L'année suivante voit le retour des vétérans du Patti Smith Group (Kaye et Daugherty) et la parution de Peace and Noise : même musiciens, même envie de jouer et retour aux sources, aux premières inspirations. Suivent alors les albums Gung Ho (2000) où l'on retrouve un ami de longue date de Patti Smith, le chanteur Michael Stipe de R.E.M. sur un titre ( Patti Smith avait déjà poussé la chansonnette sur un album de R.E.M. pour le titre « E-bow The Letter »). En 2002 sort la compilation Land, mesurant le cheminement d'une chanteuse intègre. Toujours aussi concernée par le monde qui l'entoure, Patti Smith écrit Trampin', album publié en 2004 qui réagit à sa façon à la Guerre en Irak, notamment dans le titre « Radio Baghdad ».
Trente ans après, la rage et la ferveur de Horses résonne encore dans le rock contemporain quand paraît une édition doublée de nouvelles versions des titres légendaires. Pour sa carrière remarquable et son parcours exceptionnel, Patti Smith se voit décerner à Paris le titre de Commandeur des Arts et des Lettres. Considérée comme sa patrie d'adoption en raison des goûts littéraires de la « poétesse du rock », la France accueille en mars 2008 une expostiion-rétrospective de sa carrière protéiforme (chant, poésie, photographie) intitulée Land 250, à la Fondation Cartier (Paris).

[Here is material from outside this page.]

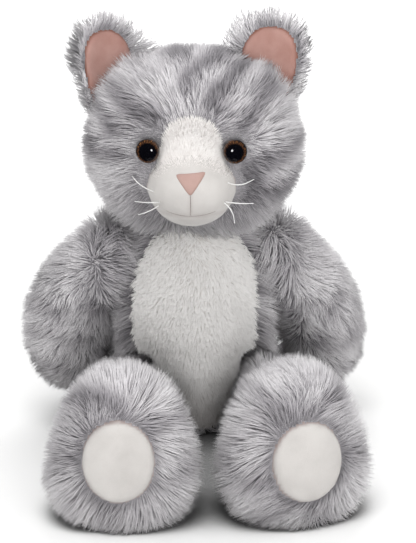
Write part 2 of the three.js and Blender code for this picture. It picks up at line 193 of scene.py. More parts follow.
class Paint:
    """A procedural material. Keyword values are plain values on the shader's own sockets."""

    def __init__(self, name, **plain):
        self.material = bpy.data.materials.new(name)
        self.material.use_nodes = True
        self.tree = self.material.node_tree
        self.shader = self.tree.nodes["Principled BSDF"]
        for socket, value in plain.items():
            self.shader.inputs[socket.replace("_", " ")].default_value = value

    def node(self, kind, *inputs, **values):
        """A node with its first inputs linked (or set) in order, and the named ones set."""
        made = self.tree.nodes.new(kind)
        for name, value in values.items():
            if name in made.inputs:
                self.feed(made.inputs[name], value)
            else:
                setattr(made, name, value)
        for socket, value in zip(made.inputs, inputs):
            self.feed(socket, value)
        return made

    def feed(self, socket, value):
        """Links the socket to another one, or sets it to a plain value."""
        if isinstance(value, bpy.types.NodeSocket):
            self.tree.links.new(value, socket)
        else:
            socket.default_value = value

    def attribute(self, name):
        return self.node("ShaderNodeAttribute", attribute_name=name).outputs["Fac"]

    def math(self, operation, a, b=0.0, c=0.0, clamp=False):
        made = self.node("ShaderNodeMath", a, b, c, operation=operation, use_clamp=clamp)
        return made.outputs[0]

    def place(self):
        """The surface point in the row frame, in mm."""
        point = self.node("ShaderNodeTexCoord").outputs["Object"]
        return self.node("ShaderNodeVectorMath", point, (MM, MM, MM), operation="DIVIDE").outputs["Vector"]

    def ramp(self, factor, stops):
        """A colour for each factor, from stops of (factor, colour)."""
        made = self.node("ShaderNodeValToRGB", factor)
        points = made.color_ramp.elements
        points[0].position, points[1].position = stops[0][0], stops[-1][0]
        points[0].color, points[1].color = (*stops[0][1], 1), (*stops[-1][1], 1)
        for where, colour in stops[1:-1]:
            points.new(where).color = (*colour, 1)
        return made.outputs["Color"]

    def mix(self, factor, a, b, blend="MIX"):
        made = self.node("ShaderNodeMix", data_type="RGBA", blend_type=blend)
        self.feed(made.inputs["Factor"], factor)
        for name, value in (("A", a), ("B", b)):
            socket = [s for s in made.inputs if s.name == name and s.type == "RGBA"][0]
            self.feed(socket, value if isinstance(value, bpy.types.NodeSocket) else (*value, 1))
        return [s for s in made.outputs if s.type == "RGBA"][0]

    def colour(self, socket):
        self.tree.links.new(socket, self.shader.inputs["Base Color"])

    def colours(self, factor, stops):
        self.colour(self.ramp(factor, stops))

    def bump(self, height, distance, strength=1.0):
        made = self.node("ShaderNodeBump", Strength=strength, Distance=distance, Height=height)
        self.tree.links.new(made.outputs["Normal"], self.shader.inputs["Normal"])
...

En 2011, la publication de ses mémoires dédiées à Robert Mapplethorpe recueille à l'unanimité l'approbation de la critique. Just Kids reçoit l'année suivante le prestigieux National Book Award qui consacre la carrière de l'écrivain. Quant à la rockeuse intronisée au Rock and Roll Hall of Fame (2007), elle fait son retour au disque en 2012 avec Banga, enregistré au studio Electric Lady de New York avec ses partenaires habituels plus le guitariste et ami Tom Verlaine et ses enfants Jackson et Jesse Paris. Un album traversé autant par l'histoire que par les événements récents, dédié à quelques figures de son panthéon personnel. Discrète, bien qu'hissée au rang d'égérie, son héritage reste vivace chez de nombreuses artistes actuelles, à l'image de PJ Harvey ou de Kim Gordon (Sonic Youth).